To prove it, another genuine American space race hero who should know the truth, Gen. Chuck Yeager, responded on Twitter (@GenChuckYeager): “That's not the Neil Armstrong I knew…More Hollywood make-believe.”
In a bad sign for the movie’s prospects, Internet memes ridiculing its PC lunar-cy are already appearing online. In one, an astronaut on the moon is shown taking a knee in front of the flag, NFL-style, with the caption, “Kneel Armstrong.”
Another purports to show a preview of the version of the movie that will be released in China, showing the Chinese flag being planted on the moon.

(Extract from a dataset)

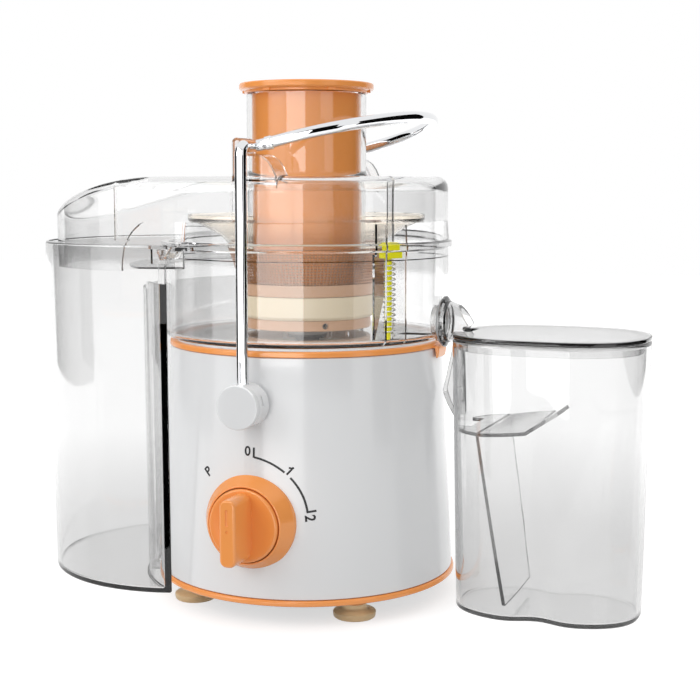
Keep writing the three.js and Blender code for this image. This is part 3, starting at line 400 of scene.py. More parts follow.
def make_shell():
    shell = turned("white_shell", [
        (86.1, 15.5), (88.2, 15.5), (88.6, 15.9), (82.55, 150.2), (82.1, 150.8), (80, 150.8),
    ])
    cut(
        shell,
        lay(disc("knob_hole", 7, 60, 100, SMALL), FRONT, (0, 0, 58)),
        lay(disc("hub_holes", 6.4, -100, 100, SMALL), FRONT, (0, 0, 125.3)),
        lay(disc("cord_hole", 6.4, -100, -60, SMALL), FRONT, (0, 0, 34)),
    )
    make_dial(finish(shell, "base", "white_gloss", "motor_housing"))
    skirt = turned("base_ring_fine", [
        (85, 12), (89.4, 12), (90, 12.6), *arc(88.6, 13.8, 1.4, 0, 90, 6), (85, 15.2),
    ])
    finish(skirt, "base", "orange_gloss", "base_ring")
    band = turned("top_band", [(79.4, 151.1), (82.5, 151.1), (82.9, 151.5), *arc(81.7, 153.1, 1.2, 0, 90, 5), (79.4, 154.3)])
    lip = side_cut("drip_lip", [
        (81.4, 151.1), (83.4, 151.1), (83.9, 148.4), (84.2, 145.6), (84.8, 145.2), (85.6, 146.4), (86.1, 149.8),
        (85.7, 151.5), (84.9, 152.2), (81.4, 152.6),
    ], -7.4, 7.4)
    finish(softened(joined(band, softened(lip, 1.6, 4)), 0.15, 1), "base", "orange_gloss", "top_ring")
    deck = turned("deck_fine", [
        (8.4, 151.1), (79.1, 151.1), (79.1, 153), (66.3, 153), (66, 153.3), (66, 155.4), (65.7, 155.7), (62.3, 155.7),
        (62, 155.4), (62, 153.3), (61.7, 153), (12.2, 153), (12.2, 160), (11.8, 160.4), (8.4, 160.4),
    ])
    pin = (PIN_REACH * math.cos(PIN_AZIMUTH), PIN_REACH * math.sin(PIN_AZIMUTH), 0)
    cut(deck, lay(disc("plunger_hole", 2.4, 148, 156, 24), place=pin))
    finish(deck, "base", "white_gloss", "motor_deck")
    gland = turned("gland_fine", [
        (3.6, 82), (5.6, 82), (5.6, 88.8), (8.4, 88.8), (8.4, 90.6), (7.6, 91.3), (4.4, 91.6), (3.6, 91),
    ], SMALL)
    finish(lay(gland, BACK, (0, 0, 34)), "base", "black_rubber", "cord_gland")


# ---------------------------------------------------------------- knob and its dial

KNOB_Z = 58
GRIP_TIP = 114.9  # how far the grip's face stands from the motor's axis


def make_knob():
    bezel = turned("knob_bezel_fine", [
        (5, 78), (27.2, 78), (27.2, 84.5), *arc(25.2, 84.9, 2, 0, 45, 4), *arc(21.9, 92.9, 0.7, 30, 90, 4),
        (21.6, 93.6), (21.4, 93.4), (21.4, 89.4), (5, 89.4),
    ], 96)
    lay(bezel, FRONT, (0, 0, KNOB_Z))
    cut(bezel, shell_solid("shell_tool", 0.1))
    finish(bezel, "base", "orange_gloss", "knob_bezel")

    cap = turned("knob_fine", [
        (0, 90.6), (20.8, 90.6), (20.8, 94), *arc(19.5, 94.1, 1.3, 0, 90, 5), (18.4, 95.3), (16.5, 94.9),
        (14, 94.4), (10, 94), (0, 93.8),
    ], 96)
    half_width, half_length, corner = 4.9, 19, 4
    plan = [
        *arc(half_width - corner, half_length - corner, corner, 0, 90, 5),
        *arc(corner - half_width, half_length - corner, corner, 90, 180, 5),
        *arc(corner - half_width, corner - half_length, corner, 180, 270, 5),
        *arc(half_width - corner, corner - half_length, corner, 270, 360, 5),
    ]
    grip = plan_cut("grip", plan, 91, GRIP_TIP)
    choose(grip)
    bpy.ops.object.mode_set(mode="EDIT")
    bpy.ops.mesh.select_all(action="DESELECT")
    bpy.ops.object.mode_set(mode="OBJECT")
    for face in grip.data.polygons:
        face.select = face.normal.z > 0.9
    bpy.ops.object.mode_set(mode="EDIT")
    bpy.ops.transform.resize(value=(0.96, 0.98, 1), center_override=(0, 0, GRIP_TIP * MM))
    bpy.ops.object.mode_set(mode="OBJECT")
    softened(grip, 1.3, 4, 60)
    cut(grip, softened(block("pointer_groove", -1, 1, 4.4, 13.6, GRIP_TIP - 0.7, GRIP_TIP + 3), 0.6, 3))
    cut(grip, lay(disc("pointer_dot", 0.8, GRIP_TIP - 0.5, GRIP_TIP + 3, 16), place=(0, 1.4, 0)))
    knob = joined(cap, grip)
    finish(lay(knob, FRONT, (0, 0, KNOB_Z)), "knob", "orange_gloss", "control_knob")


DIAL_DEPTH = 95  # marks are drawn flat in front of the shell, then pressed onto it


def on_dial(radius, degrees):
    """A place on the dial, by its distance from the knob's middle and its angle from the top, clockwise."""
    turn = math.radians(degrees)
    return radius * math.sin(turn), KNOB_Z + radius * math.cos(turn)


def dial_stroke(name, points, width):
    """A flat stroke along points (x, z), as thick as it is drawn."""
    left, right = [], []
    for i, (x, z) in enumerate(points):
        (x0, z0), (x1, z1) = points[max(i - 1, 0)], points[min(i + 1, len(points) - 1)]
        aside = Vector((z0 - z1, x1 - x0)).normalized() * width / 2
        left.append((x + aside.x, z + aside.y))
        right.append((x - aside.x, z - aside.y))
    outline = [(x, -DIAL_DEPTH, z) for x, z in [*left, *reversed(right)]]
    piece = trace(name, outline)
    bpy.ops.mesh.edge_face_add()
    bpy.ops.object.mode_set(mode="OBJECT")
    return lay(piece)


def dial_letter(name, letter, size, radius, degrees, tilt):
    x, z = on_dial(radius, degrees)
    bpy.ops.object.select_all(action="DESELECT")
    bpy.ops.object.text_add()
    piece = bpy.context.object
    piece.name = name
    piece.data.body = letter
    piece.data.align_x, piece.data.align_y = "CENTER", "CENTER"
    piece.data.size = size * MM
    piece.data.offset = 0.022 * size * MM
    bpy.ops.object.convert(target="MESH")
    return lay(lay(piece, (math.pi / 2, 0, 0)), (0, math.radians(tilt), 0), (x, -DIAL_DEPTH, z))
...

If all this hasn’t convinced the makers of this movie that they made one giant leap of logic and planted their faces on the moon’s surface, then let me explain it in terms they might better understand:
Imagine you win an Oscar, and someone who had nothing to do with it comes up out of the audience, takes credit and accepts it. Now, multiply the importance of that honor by about 200 trillion times.